Quote only the lines from the top of the listing below down to and including the line with "mesh.transform(Matrix.Translation(seat + facing".
━━━━━━━━━━━━━━━━━━━━
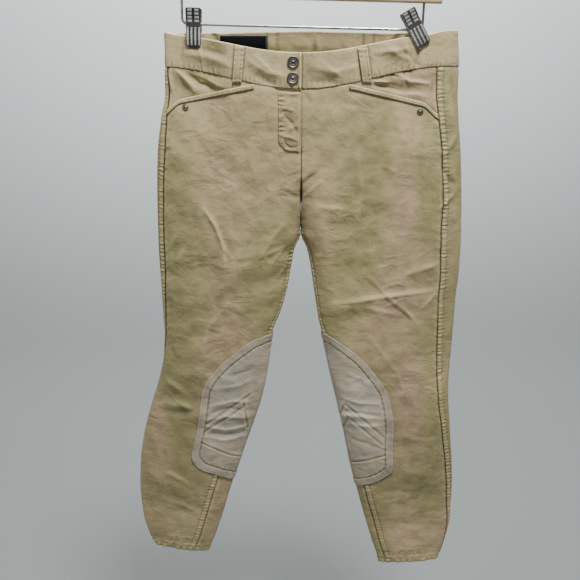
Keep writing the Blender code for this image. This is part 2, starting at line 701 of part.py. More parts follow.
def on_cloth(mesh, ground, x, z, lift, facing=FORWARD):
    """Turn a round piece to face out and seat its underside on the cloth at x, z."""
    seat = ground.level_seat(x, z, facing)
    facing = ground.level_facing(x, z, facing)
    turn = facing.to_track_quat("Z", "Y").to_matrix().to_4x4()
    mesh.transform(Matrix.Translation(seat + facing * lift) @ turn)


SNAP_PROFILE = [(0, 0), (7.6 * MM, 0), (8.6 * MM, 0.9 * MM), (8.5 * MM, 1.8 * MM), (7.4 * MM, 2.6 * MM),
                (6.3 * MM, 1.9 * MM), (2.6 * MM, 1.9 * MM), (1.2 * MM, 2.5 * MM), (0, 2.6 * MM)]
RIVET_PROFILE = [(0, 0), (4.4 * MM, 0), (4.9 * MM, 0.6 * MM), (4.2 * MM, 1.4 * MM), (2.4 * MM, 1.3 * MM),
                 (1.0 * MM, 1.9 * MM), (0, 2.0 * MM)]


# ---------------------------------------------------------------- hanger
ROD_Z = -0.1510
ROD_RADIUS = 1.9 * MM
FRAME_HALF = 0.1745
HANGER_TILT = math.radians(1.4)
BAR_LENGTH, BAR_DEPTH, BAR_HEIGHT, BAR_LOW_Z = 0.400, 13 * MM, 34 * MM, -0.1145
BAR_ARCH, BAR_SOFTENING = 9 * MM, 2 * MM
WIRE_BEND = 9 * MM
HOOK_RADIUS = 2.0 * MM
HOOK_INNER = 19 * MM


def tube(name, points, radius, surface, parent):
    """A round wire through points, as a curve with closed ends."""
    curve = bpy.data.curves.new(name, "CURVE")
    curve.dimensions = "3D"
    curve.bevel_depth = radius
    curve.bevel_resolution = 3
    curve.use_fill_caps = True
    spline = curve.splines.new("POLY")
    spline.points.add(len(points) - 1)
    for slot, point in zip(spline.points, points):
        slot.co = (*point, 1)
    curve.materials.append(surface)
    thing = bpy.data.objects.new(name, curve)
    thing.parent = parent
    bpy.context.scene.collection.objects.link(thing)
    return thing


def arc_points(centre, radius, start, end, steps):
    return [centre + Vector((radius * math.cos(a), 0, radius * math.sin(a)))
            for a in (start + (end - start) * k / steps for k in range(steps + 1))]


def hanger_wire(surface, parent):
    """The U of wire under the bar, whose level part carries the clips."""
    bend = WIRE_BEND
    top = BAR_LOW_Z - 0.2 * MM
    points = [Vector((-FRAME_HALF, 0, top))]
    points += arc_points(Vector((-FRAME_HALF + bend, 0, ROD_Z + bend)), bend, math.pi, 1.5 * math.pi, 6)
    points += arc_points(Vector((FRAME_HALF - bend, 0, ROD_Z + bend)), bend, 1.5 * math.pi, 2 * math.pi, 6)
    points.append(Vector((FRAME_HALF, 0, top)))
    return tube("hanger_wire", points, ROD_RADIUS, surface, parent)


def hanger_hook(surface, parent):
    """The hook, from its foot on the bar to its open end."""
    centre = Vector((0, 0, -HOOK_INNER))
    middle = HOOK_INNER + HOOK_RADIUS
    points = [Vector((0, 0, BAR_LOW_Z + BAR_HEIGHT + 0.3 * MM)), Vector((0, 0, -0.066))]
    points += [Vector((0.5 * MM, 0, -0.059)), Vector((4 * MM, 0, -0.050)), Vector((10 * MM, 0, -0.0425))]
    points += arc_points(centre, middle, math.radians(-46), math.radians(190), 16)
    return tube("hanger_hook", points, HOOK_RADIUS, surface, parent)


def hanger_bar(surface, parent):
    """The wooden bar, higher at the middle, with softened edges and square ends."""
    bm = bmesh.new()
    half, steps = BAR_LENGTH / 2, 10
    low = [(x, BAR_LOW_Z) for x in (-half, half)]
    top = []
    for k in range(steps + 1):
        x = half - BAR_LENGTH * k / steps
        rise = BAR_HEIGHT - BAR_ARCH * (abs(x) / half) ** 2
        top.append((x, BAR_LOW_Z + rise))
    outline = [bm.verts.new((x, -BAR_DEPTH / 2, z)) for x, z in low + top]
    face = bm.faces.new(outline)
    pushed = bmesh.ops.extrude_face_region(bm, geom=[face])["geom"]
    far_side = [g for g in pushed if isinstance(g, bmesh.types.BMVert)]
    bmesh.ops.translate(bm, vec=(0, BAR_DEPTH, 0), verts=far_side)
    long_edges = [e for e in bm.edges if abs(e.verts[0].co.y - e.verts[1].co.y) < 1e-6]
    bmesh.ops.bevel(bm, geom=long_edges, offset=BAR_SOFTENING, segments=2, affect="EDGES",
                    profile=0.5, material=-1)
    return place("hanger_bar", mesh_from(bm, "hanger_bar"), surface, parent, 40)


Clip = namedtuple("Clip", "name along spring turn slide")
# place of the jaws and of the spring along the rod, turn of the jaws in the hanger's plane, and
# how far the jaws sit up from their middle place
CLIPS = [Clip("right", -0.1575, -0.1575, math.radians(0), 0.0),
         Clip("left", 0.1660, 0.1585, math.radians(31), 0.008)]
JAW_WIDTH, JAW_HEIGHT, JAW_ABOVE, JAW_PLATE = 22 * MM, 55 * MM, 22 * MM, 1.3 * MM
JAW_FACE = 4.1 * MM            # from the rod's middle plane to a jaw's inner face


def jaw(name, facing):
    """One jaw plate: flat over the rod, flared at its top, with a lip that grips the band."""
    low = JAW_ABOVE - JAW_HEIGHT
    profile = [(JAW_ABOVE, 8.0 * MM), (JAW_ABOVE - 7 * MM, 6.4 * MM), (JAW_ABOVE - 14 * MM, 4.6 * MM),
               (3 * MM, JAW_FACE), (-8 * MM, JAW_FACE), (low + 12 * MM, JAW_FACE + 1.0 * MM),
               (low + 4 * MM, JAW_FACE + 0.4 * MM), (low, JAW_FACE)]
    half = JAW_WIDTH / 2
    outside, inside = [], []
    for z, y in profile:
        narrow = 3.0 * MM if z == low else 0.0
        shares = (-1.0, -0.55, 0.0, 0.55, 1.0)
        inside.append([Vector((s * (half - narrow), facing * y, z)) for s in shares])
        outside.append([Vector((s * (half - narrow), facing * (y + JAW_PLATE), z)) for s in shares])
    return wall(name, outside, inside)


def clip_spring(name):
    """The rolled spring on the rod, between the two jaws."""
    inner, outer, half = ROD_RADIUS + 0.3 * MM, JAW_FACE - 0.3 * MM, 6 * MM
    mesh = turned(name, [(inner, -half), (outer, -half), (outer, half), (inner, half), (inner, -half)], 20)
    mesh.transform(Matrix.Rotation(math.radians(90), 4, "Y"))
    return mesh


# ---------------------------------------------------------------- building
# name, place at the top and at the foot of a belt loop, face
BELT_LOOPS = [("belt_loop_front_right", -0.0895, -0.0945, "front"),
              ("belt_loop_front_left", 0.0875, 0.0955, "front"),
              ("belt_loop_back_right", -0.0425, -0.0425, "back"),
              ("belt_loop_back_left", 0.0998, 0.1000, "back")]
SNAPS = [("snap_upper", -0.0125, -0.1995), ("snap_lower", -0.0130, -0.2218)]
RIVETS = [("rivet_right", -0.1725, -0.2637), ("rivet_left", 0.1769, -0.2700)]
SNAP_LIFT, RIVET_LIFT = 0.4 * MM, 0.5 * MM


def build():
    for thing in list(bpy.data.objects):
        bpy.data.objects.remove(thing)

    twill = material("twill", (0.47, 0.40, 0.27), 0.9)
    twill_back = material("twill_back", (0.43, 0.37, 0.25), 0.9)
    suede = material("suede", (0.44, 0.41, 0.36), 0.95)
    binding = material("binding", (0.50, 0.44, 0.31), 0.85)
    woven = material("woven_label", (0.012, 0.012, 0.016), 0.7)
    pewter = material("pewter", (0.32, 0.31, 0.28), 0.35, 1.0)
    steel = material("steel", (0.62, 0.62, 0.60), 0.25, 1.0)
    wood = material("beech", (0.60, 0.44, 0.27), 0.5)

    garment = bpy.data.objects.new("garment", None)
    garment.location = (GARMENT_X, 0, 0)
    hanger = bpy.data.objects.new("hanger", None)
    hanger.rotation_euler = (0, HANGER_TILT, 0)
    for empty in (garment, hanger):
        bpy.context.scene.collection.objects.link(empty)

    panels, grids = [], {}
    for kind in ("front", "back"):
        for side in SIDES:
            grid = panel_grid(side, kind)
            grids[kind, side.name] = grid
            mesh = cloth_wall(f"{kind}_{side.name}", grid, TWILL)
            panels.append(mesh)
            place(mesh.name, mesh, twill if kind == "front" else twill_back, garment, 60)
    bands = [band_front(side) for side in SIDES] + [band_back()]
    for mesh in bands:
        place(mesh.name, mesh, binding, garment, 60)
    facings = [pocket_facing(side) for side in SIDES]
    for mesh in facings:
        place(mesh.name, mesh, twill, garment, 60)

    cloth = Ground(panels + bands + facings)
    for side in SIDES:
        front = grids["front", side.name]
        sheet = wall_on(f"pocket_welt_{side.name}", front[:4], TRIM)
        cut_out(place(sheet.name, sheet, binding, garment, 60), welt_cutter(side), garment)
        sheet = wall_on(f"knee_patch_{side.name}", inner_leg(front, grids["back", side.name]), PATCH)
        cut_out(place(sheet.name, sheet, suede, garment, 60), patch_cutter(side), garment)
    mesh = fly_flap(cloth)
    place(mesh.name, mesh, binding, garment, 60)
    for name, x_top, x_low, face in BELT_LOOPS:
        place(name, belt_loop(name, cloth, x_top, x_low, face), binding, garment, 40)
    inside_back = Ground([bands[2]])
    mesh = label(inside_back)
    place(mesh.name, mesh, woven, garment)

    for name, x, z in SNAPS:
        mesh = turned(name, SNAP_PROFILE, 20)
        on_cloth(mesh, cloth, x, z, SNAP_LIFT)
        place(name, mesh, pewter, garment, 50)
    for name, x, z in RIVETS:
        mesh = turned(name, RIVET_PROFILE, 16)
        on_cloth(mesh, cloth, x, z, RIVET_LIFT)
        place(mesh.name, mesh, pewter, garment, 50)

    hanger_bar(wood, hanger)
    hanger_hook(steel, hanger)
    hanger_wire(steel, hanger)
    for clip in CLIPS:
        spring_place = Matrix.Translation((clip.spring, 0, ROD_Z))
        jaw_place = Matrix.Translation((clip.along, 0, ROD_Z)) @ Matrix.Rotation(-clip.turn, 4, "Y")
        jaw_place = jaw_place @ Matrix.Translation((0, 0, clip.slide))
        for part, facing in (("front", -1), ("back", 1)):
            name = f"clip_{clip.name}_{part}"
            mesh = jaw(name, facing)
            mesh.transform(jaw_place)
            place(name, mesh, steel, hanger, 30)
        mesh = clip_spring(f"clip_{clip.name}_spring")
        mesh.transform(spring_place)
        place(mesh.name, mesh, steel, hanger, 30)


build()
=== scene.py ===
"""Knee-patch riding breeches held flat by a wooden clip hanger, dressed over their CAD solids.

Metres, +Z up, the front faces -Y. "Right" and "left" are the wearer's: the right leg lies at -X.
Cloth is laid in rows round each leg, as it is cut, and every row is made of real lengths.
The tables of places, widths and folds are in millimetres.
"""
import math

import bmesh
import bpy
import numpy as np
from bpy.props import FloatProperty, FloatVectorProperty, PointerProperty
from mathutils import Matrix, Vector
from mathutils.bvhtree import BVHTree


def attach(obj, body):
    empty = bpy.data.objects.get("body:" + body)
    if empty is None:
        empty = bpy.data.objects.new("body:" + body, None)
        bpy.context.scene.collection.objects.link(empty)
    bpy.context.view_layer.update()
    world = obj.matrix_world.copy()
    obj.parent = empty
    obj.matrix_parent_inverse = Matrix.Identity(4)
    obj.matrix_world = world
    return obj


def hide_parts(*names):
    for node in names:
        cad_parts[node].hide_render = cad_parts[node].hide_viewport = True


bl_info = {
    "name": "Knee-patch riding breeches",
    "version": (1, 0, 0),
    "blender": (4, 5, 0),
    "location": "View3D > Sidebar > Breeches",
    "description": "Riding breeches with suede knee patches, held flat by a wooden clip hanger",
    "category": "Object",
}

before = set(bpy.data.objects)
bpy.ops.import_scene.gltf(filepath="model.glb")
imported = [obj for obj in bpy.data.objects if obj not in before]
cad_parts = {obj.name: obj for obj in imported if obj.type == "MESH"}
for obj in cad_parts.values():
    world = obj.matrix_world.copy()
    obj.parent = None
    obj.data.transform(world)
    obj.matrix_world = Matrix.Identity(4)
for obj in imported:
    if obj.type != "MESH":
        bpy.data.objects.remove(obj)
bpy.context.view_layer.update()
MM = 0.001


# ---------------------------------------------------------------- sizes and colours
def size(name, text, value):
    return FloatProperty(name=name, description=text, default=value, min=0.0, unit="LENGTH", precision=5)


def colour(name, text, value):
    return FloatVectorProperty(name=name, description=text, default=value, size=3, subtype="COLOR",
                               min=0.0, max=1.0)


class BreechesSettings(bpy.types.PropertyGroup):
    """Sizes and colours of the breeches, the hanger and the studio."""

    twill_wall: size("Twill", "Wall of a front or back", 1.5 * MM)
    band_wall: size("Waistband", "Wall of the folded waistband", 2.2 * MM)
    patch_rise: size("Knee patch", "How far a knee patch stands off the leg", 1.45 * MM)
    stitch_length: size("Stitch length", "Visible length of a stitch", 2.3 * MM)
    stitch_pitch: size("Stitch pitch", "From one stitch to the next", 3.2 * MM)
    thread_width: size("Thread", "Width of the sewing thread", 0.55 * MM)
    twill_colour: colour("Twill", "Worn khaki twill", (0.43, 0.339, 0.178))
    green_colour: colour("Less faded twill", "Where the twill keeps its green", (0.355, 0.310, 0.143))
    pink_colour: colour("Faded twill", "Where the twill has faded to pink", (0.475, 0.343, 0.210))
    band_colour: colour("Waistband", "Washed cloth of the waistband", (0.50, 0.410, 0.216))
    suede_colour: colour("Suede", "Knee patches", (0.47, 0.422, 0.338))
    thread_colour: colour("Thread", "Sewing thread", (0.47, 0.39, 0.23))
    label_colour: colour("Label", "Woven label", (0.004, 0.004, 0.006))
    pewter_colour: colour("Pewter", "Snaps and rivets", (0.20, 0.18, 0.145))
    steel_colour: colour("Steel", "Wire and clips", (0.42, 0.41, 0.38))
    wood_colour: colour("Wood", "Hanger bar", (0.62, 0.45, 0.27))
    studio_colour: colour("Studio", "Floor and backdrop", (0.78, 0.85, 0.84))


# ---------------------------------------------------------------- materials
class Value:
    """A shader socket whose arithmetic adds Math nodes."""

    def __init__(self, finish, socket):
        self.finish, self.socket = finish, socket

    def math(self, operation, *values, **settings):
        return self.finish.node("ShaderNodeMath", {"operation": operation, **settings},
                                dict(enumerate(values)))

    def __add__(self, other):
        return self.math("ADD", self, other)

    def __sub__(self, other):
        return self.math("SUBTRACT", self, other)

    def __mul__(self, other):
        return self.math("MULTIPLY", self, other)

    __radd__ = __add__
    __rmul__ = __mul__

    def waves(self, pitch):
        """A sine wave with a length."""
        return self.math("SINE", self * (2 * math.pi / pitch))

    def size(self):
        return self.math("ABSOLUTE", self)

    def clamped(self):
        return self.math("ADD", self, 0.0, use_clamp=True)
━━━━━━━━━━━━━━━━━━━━
ANSWER TO THE PROBLEM
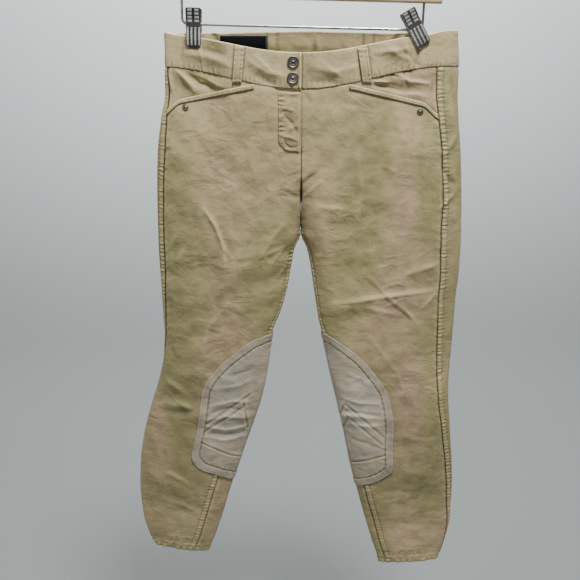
Keep writing the Blender code for this image. This is part 2, starting at line 701 of part.py. More parts follow.
def on_cloth(mesh, ground, x, z, lift, facing=FORWARD):
    """Turn a round piece to face out and seat its underside on the cloth at x, z."""
    seat = ground.level_seat(x, z, facing)
    facing = ground.level_facing(x, z, facing)
    turn = facing.to_track_quat("Z", "Y").to_matrix().to_4x4()
    mesh.transform(Matrix.Translation(seat + facing * lift) @ turn)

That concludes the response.